When To Call An Hvac Pro For Air Conditioning Not Cooling Upstairs
Some warning signs point beyond simple DIY steps. Ice on the refrigerant lines, short cycling, loud or grinding noises from the outdoor unit, or a burning smell from vents call for a licensed professional right away. Refrigerant handling and electrical work carry safety risks and require training.
An experienced technician can measure temperature splits across the system, test for duct leaks, and compare the installed equipment to the home’s calculated cooling load. That combination of testing and field knowledge helps find issues such as incorrect charge, blower problems, or mismatched components that keep the upstairs from cooling down.
Questions To Raise During A Service Visit
- Ask about duct condition — Request feedback on leaks, crushed runs, missing insulation, and whether the upstairs branches are undersized.
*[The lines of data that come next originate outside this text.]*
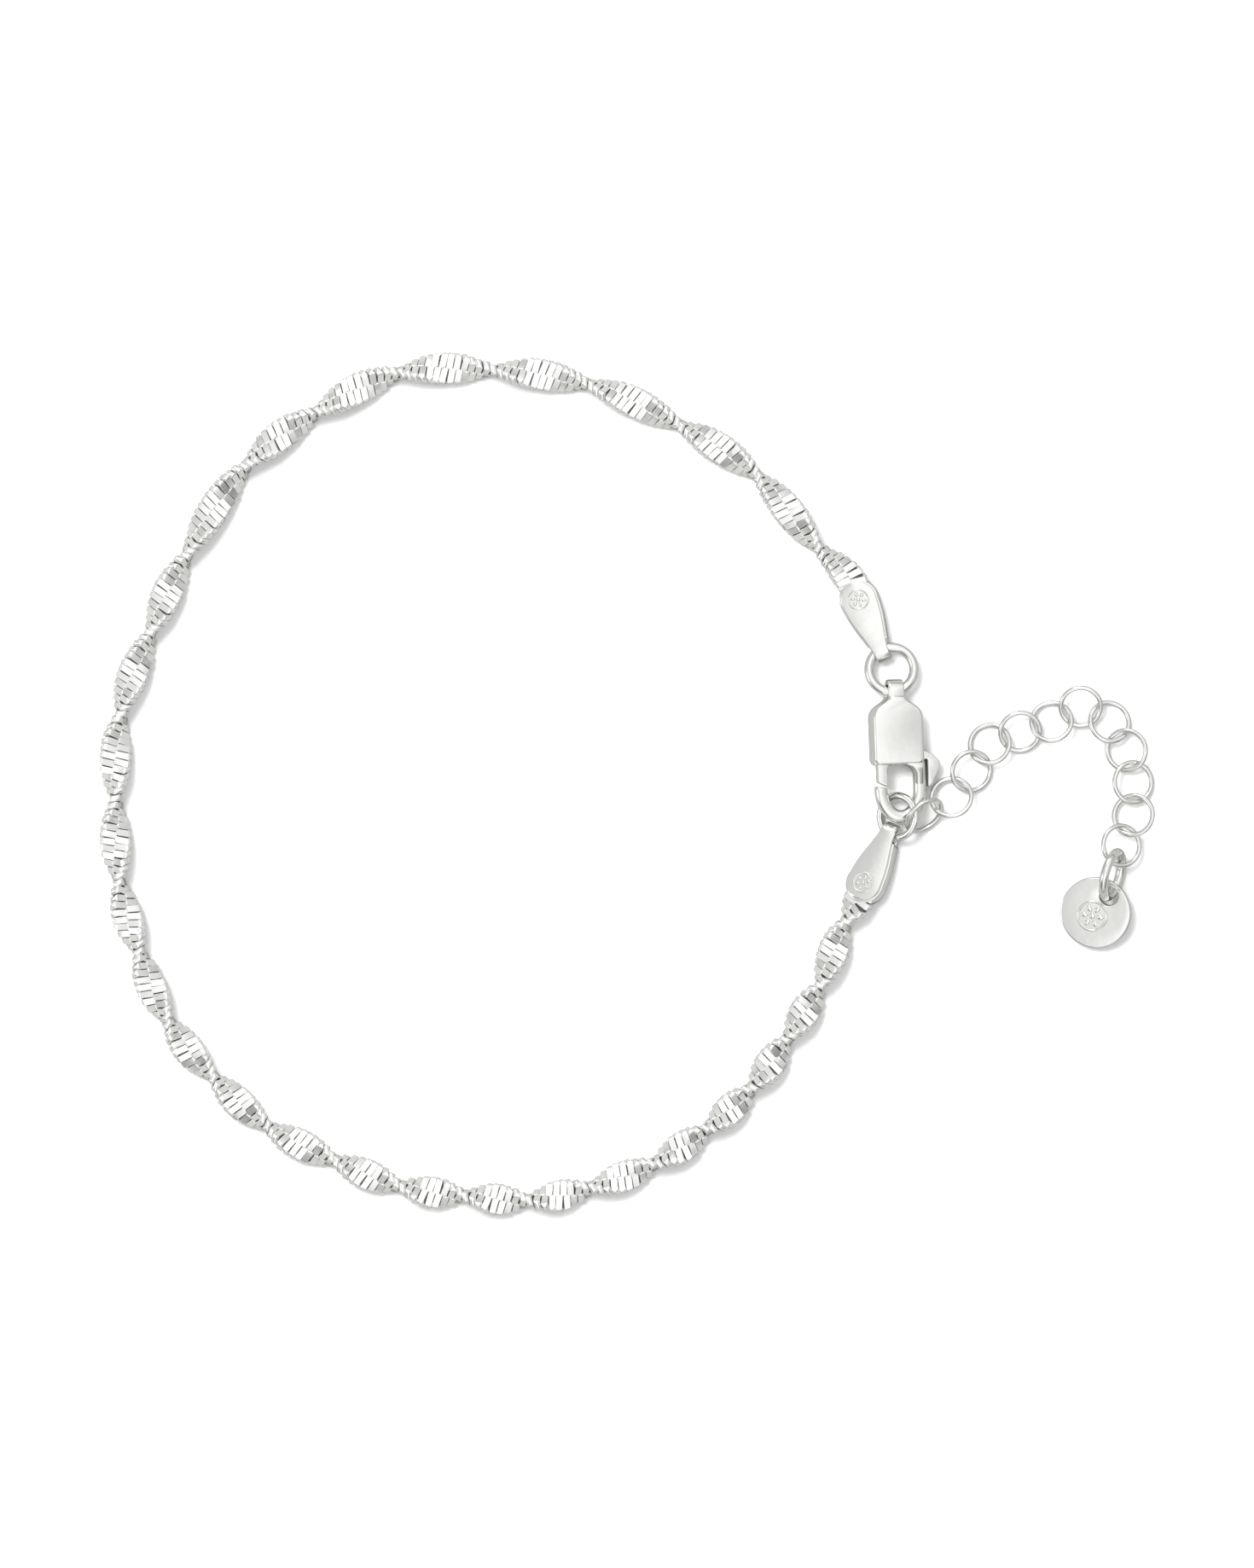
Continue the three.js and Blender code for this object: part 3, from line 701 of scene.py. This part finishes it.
def rosette(diameter, place):
    size = MIDDLE_SIZE * diameter
    parts = [add_mesh("middle", *dome((0, 0), size, size, MIDDLE_HIGH, 0), place)]
    for k in range(PETALS):
        angle = tau * k / PETALS
        middle = (PETAL_AT * diameter * cos(angle), PETAL_AT * diameter * sin(angle))
        petal = dome(middle, PETAL_LONG * diameter, PETAL_BROAD * diameter, PETAL_HIGH, angle)
        parts.append(add_mesh("petal", *petal, place))
    parts.append(rosette_rim(diameter, place))
    return join("rosette", parts)


print("faces in one petal", len(dome((0, 0), 1, 1, 1, 0)[1]))

# %% [markdown]
# Both caps are the same pressed part, so one function makes leaf, cup and rosette for both.

# %% End caps
CAP_ROSETTE = 1.5


def end_cap(name, solid, place):
    flower_place = place @ Matrix.Translation((CAP_LENGTH, 0, CAP_THICKNESS / 2))
    cap = join(name, [folded_leaf(place), cap_cup(place), rosette(CAP_ROSETTE, flower_place)])
    cap.data.materials.append(polished_silver)
    part_of("bracelet", "silver", cap, solid)


end_cap("end_cap_upper_folded", "end_cap_upper", upper_cap_place)
end_cap("end_cap_lower_folded", "end_cap_lower", lower_cap_place)

# %% [markdown]
# Jump rings and extender links are drawn wire, bent round and soldered. They repeat, so one
# tree of Geometry Nodes makes them all: a circle swept round a circle, set on each point. A
# torus would need a new mesh for each size.

# %% Tree for the rings
WIRE_STEPS, WIRE_SIDES = 72, 18


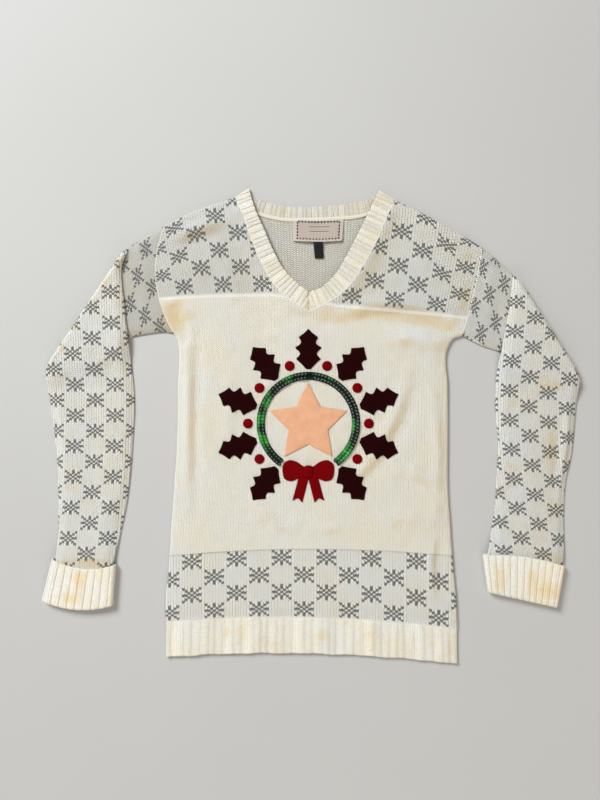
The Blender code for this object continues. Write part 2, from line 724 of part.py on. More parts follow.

- Review load and sizing — Have the technician share whether the current system tonnage suits the square footage and layout of your home.
- Plan phased upgrades — Talk through which improvements would have the biggest comfort impact if you tackled them over several seasons.
By pairing quick checks with smart upgrades, you can turn an upstairs that never cools down from a recurring headache into a solved problem. Airflow tuning, better insulation, and targeted equipment changes bring the upstairs temperature in line with the rest of the house so every room feels usable again on the hottest days.